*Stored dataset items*
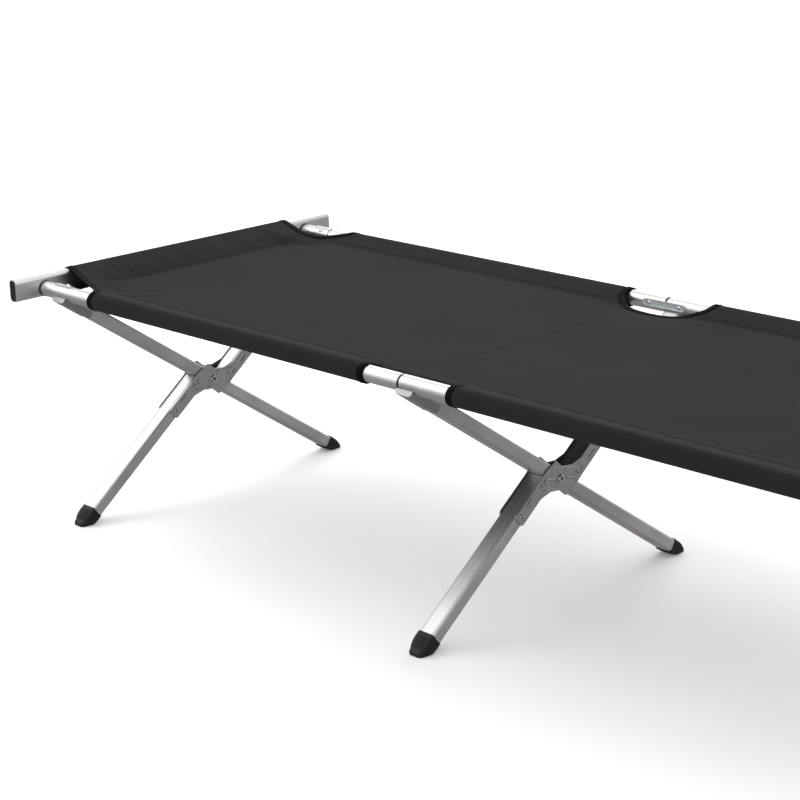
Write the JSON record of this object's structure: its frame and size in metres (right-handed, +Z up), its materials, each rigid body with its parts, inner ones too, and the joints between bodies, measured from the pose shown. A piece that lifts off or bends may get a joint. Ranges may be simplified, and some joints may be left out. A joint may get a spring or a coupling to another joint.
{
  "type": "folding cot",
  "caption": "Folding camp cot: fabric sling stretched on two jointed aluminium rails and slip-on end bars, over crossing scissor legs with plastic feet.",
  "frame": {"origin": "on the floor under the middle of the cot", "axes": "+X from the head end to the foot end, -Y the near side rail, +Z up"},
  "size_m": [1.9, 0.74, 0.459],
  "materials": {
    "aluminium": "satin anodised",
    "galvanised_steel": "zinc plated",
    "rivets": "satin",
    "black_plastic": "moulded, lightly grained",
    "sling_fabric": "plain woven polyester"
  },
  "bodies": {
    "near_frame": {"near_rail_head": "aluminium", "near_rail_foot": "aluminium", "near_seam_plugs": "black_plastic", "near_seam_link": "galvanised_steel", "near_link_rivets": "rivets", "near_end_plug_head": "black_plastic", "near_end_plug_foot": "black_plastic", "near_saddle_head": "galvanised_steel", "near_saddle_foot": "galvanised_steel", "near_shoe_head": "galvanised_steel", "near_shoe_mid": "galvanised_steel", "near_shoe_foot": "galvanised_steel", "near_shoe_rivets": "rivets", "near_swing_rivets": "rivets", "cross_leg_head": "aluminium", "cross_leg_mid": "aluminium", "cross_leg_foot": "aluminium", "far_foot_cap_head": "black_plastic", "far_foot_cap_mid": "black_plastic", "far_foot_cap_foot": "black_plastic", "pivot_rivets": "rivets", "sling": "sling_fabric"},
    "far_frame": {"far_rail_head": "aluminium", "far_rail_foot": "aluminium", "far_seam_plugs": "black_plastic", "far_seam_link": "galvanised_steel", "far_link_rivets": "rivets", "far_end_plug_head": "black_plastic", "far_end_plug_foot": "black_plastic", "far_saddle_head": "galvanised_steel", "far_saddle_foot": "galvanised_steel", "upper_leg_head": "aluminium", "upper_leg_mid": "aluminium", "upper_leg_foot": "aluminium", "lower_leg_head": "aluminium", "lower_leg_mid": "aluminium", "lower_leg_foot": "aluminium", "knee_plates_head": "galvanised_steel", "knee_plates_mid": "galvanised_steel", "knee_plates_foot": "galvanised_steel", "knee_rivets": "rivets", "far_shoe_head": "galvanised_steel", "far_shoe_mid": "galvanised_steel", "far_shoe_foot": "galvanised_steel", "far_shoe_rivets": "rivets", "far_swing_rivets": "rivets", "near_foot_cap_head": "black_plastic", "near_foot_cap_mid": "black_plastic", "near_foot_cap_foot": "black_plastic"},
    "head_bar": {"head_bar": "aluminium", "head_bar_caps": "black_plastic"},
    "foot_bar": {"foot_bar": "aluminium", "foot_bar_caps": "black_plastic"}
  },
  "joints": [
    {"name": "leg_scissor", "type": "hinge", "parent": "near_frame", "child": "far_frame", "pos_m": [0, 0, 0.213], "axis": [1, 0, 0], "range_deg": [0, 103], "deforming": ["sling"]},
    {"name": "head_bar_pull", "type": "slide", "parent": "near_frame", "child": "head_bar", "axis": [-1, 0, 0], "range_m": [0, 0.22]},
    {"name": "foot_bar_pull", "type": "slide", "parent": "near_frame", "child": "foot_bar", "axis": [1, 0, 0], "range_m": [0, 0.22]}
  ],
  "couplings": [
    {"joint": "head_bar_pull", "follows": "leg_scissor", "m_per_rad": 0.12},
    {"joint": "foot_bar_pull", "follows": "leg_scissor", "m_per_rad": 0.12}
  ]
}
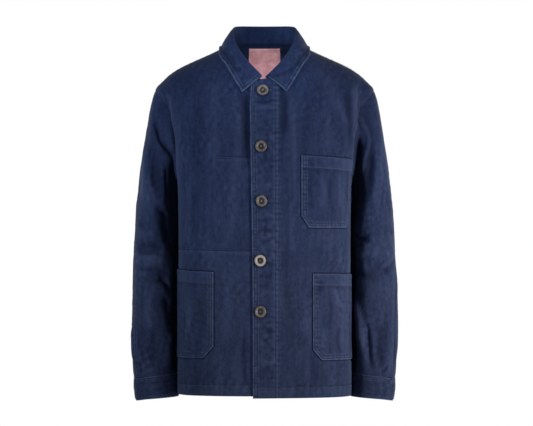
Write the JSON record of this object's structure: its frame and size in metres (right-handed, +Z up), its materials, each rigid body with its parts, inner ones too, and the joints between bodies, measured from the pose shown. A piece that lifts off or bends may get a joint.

*Exercise directions*
Output each entry precisely as given.

*Task result*
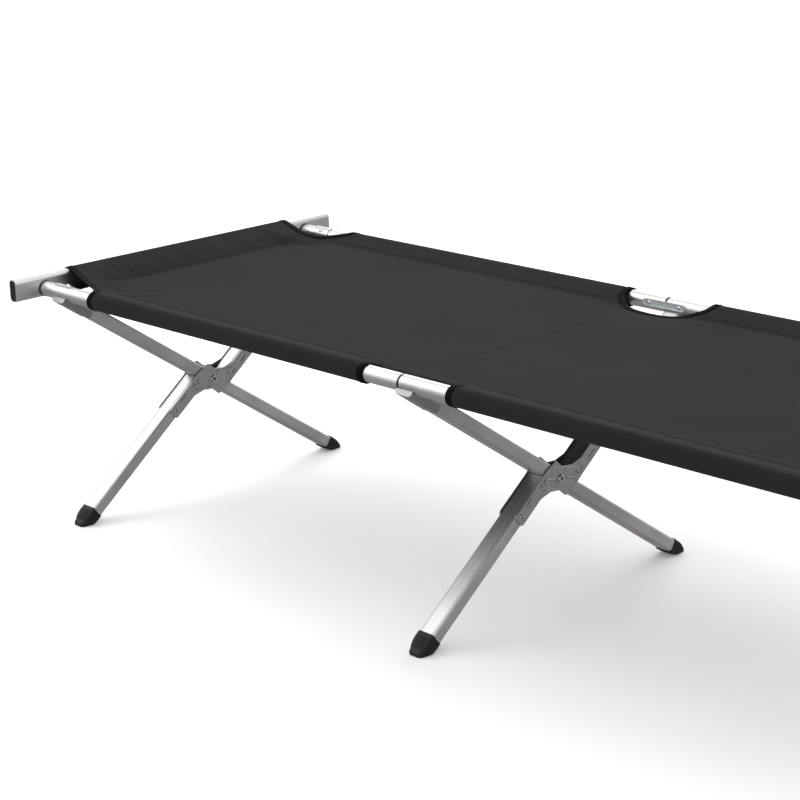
Write the JSON record of this object's structure: its frame and size in metres (right-handed, +Z up), its materials, each rigid body with its parts, inner ones too, and the joints between bodies, measured from the pose shown. A piece that lifts off or bends may get a joint. Ranges may be simplified, and some joints may be left out. A joint may get a spring or a coupling to another joint.
{
  "type": "folding cot",
  "caption": "Folding camp cot: fabric sling stretched on two jointed aluminium rails and slip-on end bars, over crossing scissor legs with plastic feet.",
  "frame": {"origin": "on the floor under the middle of the cot", "axes": "+X from the head end to the foot end, -Y the near side rail, +Z up"},
  "size_m": [1.9, 0.74, 0.459],
  "materials": {
    "aluminium": "satin anodised",
    "galvanised_steel": "zinc plated",
    "rivets": "satin",
    "black_plastic": "moulded, lightly grained",
    "sling_fabric": "plain woven polyester"
  },
  "bodies": {
    "near_frame": {"near_rail_head": "aluminium", "near_rail_foot": "aluminium", "near_seam_plugs": "black_plastic", "near_seam_link": "galvanised_steel", "near_link_rivets": "rivets", "near_end_plug_head": "black_plastic", "near_end_plug_foot": "black_plastic", "near_saddle_head": "galvanised_steel", "near_saddle_foot": "galvanised_steel", "near_shoe_head": "galvanised_steel", "near_shoe_mid": "galvanised_steel", "near_shoe_foot": "galvanised_steel", "near_shoe_rivets": "rivets", "near_swing_rivets": "rivets", "cross_leg_head": "aluminium", "cross_leg_mid": "aluminium", "cross_leg_foot": "aluminium", "far_foot_cap_head": "black_plastic", "far_foot_cap_mid": "black_plastic", "far_foot_cap_foot": "black_plastic", "pivot_rivets": "rivets", "sling": "sling_fabric"},
    "far_frame": {"far_rail_head": "aluminium", "far_rail_foot": "aluminium", "far_seam_plugs": "black_plastic", "far_seam_link": "galvanised_steel", "far_link_rivets": "rivets", "far_end_plug_head": "black_plastic", "far_end_plug_foot": "black_plastic", "far_saddle_head": "galvanised_steel", "far_saddle_foot": "galvanised_steel", "upper_leg_head": "aluminium", "upper_leg_mid": "aluminium", "upper_leg_foot": "aluminium", "lower_leg_head": "aluminium", "lower_leg_mid": "aluminium", "lower_leg_foot": "aluminium", "knee_plates_head": "galvanised_steel", "knee_plates_mid": "galvanised_steel", "knee_plates_foot": "galvanised_steel", "knee_rivets": "rivets", "far_shoe_head": "galvanised_steel", "far_shoe_mid": "galvanised_steel", "far_shoe_foot": "galvanised_steel", "far_shoe_rivets": "rivets", "far_swing_rivets": "rivets", "near_foot_cap_head": "black_plastic", "near_foot_cap_mid": "black_plastic", "near_foot_cap_foot": "black_plastic"},
    "head_bar": {"head_bar": "aluminium", "head_bar_caps": "black_plastic"},
    "foot_bar": {"foot_bar": "aluminium", "foot_bar_caps": "black_plastic"}
  },
  "joints": [
    {"name": "leg_scissor", "type": "hinge", "parent": "near_frame", "child": "far_frame", "pos_m": [0, 0, 0.213], "axis": [1, 0, 0], "range_deg": [0, 103], "deforming": ["sling"]},
    {"name": "head_bar_pull", "type": "slide", "parent": "near_frame", "child": "head_bar", "axis": [-1, 0, 0], "range_m": [0, 0.22]},
    {"name": "foot_bar_pull", "type": "slide", "parent": "near_frame", "child": "foot_bar", "axis": [1, 0, 0], "range_m": [0, 0.22]}
  ],
  "couplings": [
    {"joint": "head_bar_pull", "follows": "leg_scissor", "m_per_rad": 0.12},
    {"joint": "foot_bar_pull", "follows": "leg_scissor", "m_per_rad": 0.12}
  ]
}
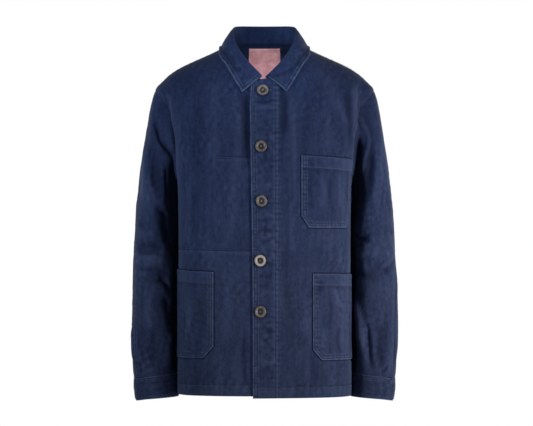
Write the JSON record of this object's structure: its frame and size in metres (right-handed, +Z up), its materials, each rigid body with its parts, inner ones too, and the joints between bodies, measured from the pose shown. A piece that lifts off or bends may get a joint.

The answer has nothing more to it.